AES-OFB
Algorithm
Output feedback (OFB) builds a keystream by repeatedly applying AES encryption (forward direction) to a 16-byte internal register. The initial register is the supplied IV. Each step: the register is replaced by AES_encrypt(register); up to 16 bytes of that output are XORed with the next segment of input. Encryption and decryption are the same XOR operation with the same starting IV.
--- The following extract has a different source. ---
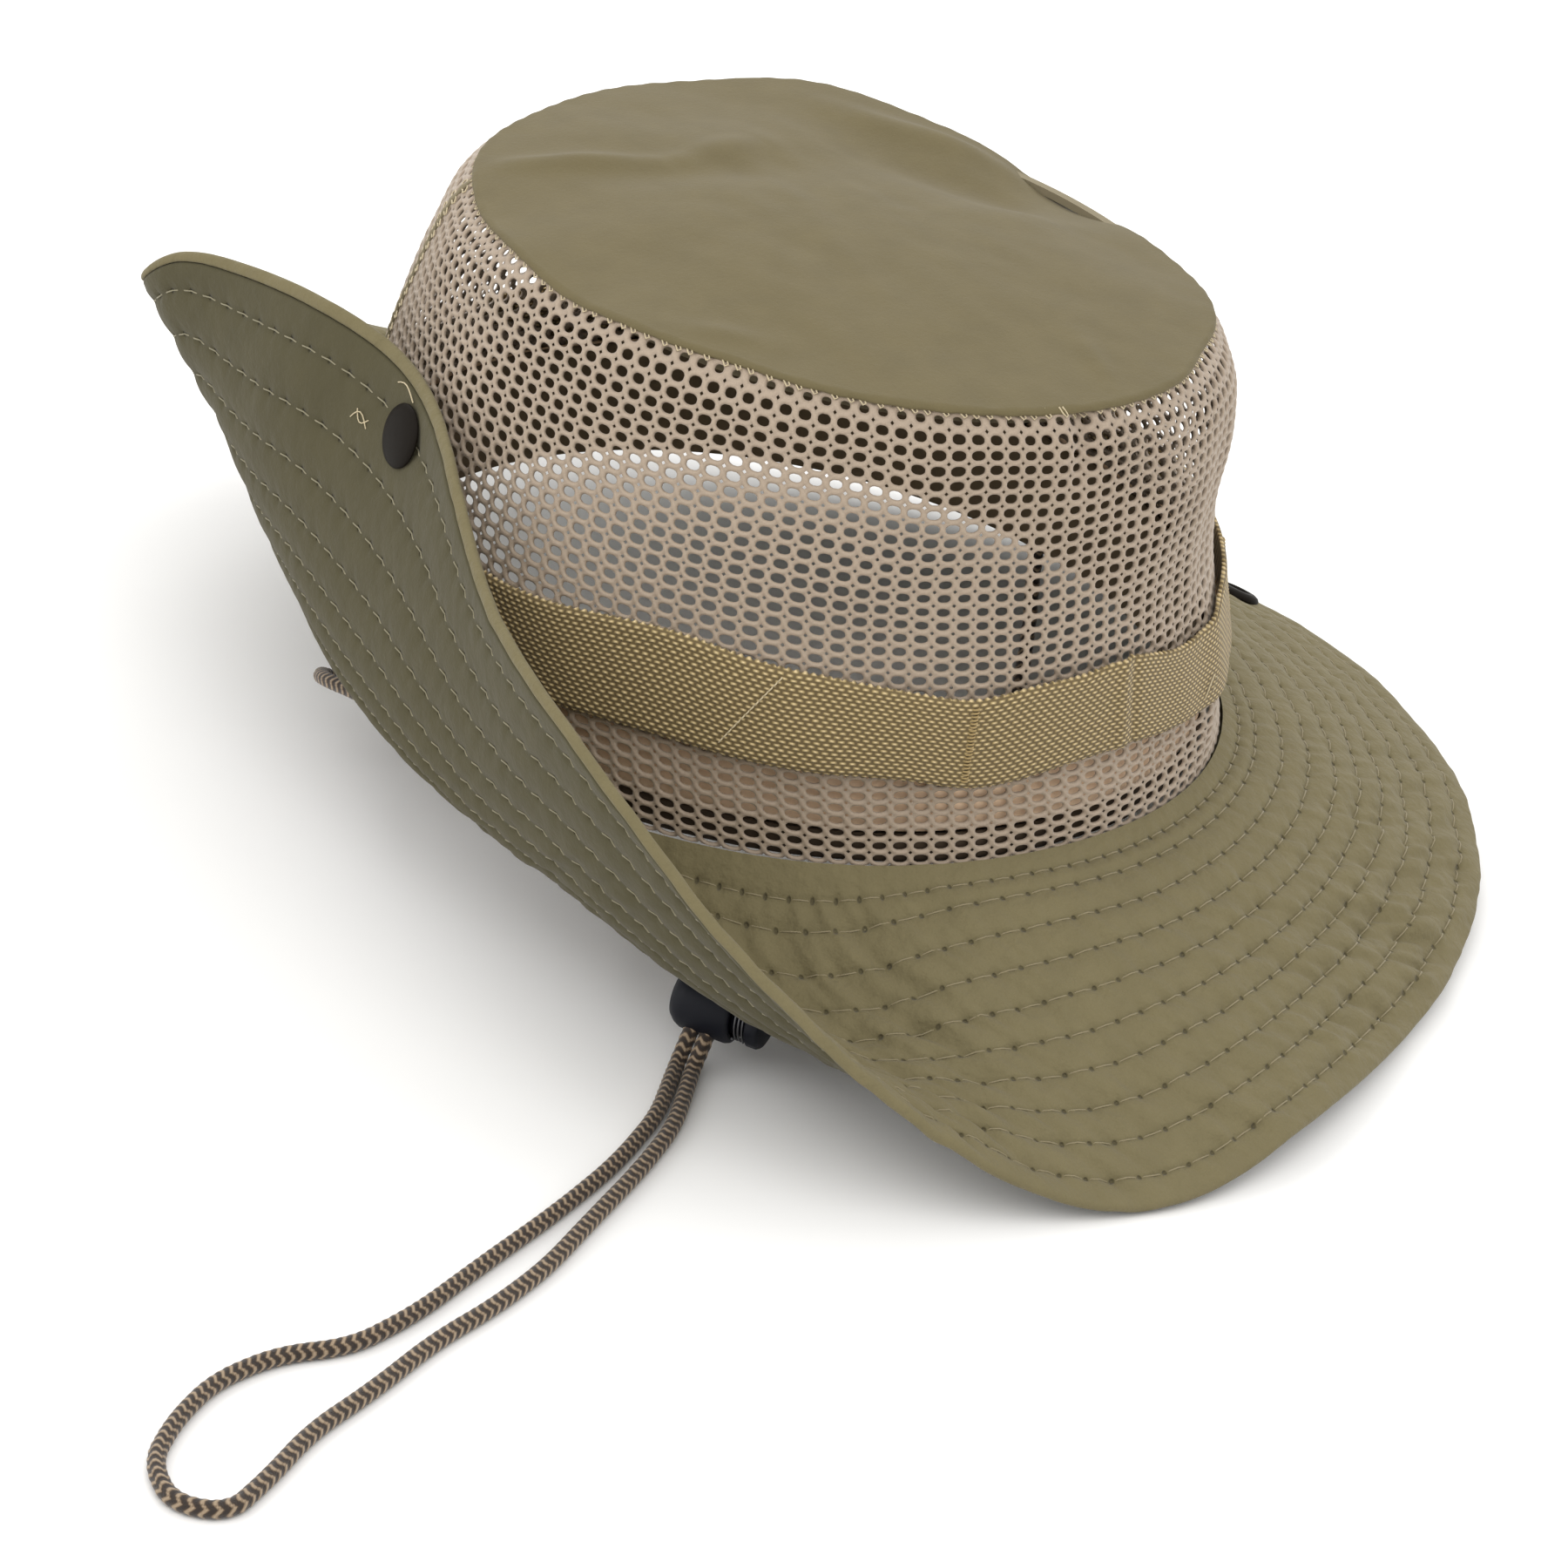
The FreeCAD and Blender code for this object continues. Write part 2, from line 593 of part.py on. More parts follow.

Unlike AES-CTR, the next keystream material depends on a chain of block encryptions on the evolving register, not on a simple counter increment. There is no authentication tag; OFB provides confidentiality only when the IV is never reused under a key in a way that repeats keystream.
Purpose
Document AES-OFB on a shared AesCipher for legacy or interoperability. Prefer AEAD (for example AES-GCM or AES-CCM) for new designs that need integrity.
Rust API
- Crate:
noxtls-crypto - Module path (conceptual):
noxtls_crypto::sym(re-exported at crate root) - Primary symbols:
AesCiphernoxtls_aes_ofb_apply
Functions and types:
noxtls_aes_ofb_apply(cipher, iv, input) -> Vec<u8>- Parameters:cipheris an initializedAesCipher;ivis a 16-byte initial OFB shift register;inputis plaintext or ciphertext of any length. Behavior: generates the OFB keystream and XORs it withinput. Returns: output bytes, same length asinput(used identically for encrypt and decrypt).
Feature flags and policy
Standard noxtls-crypto build.
Examples
use noxtls_crypto::{AesCipher, noxtls_aes_ofb_apply};
let key = [0x33u8; 32];
let cipher = AesCipher::new(&key)?;
let iv = [0x5Au8; 16];
let plaintext = b"ofb: encrypt and decrypt are the same xor";
let ciphertext = noxtls_aes_ofb_apply(&cipher, &iv, plaintext);
let roundtrip = noxtls_aes_ofb_apply(&cipher, &iv, &ciphertext);
assert_eq!(roundtrip.as_slice(), plaintext.as_slice());
# Ok::<(), noxtls_core::Error>(())
Security and compatibility
Use an unpredictable unique IV per key and message (or follow the profile’s IV rules). Reusing (key, iv) for different messages exposes XOR of plaintexts, as in other stream modes. Ciphertext is malleable; use a MAC or AEAD if you need integrity.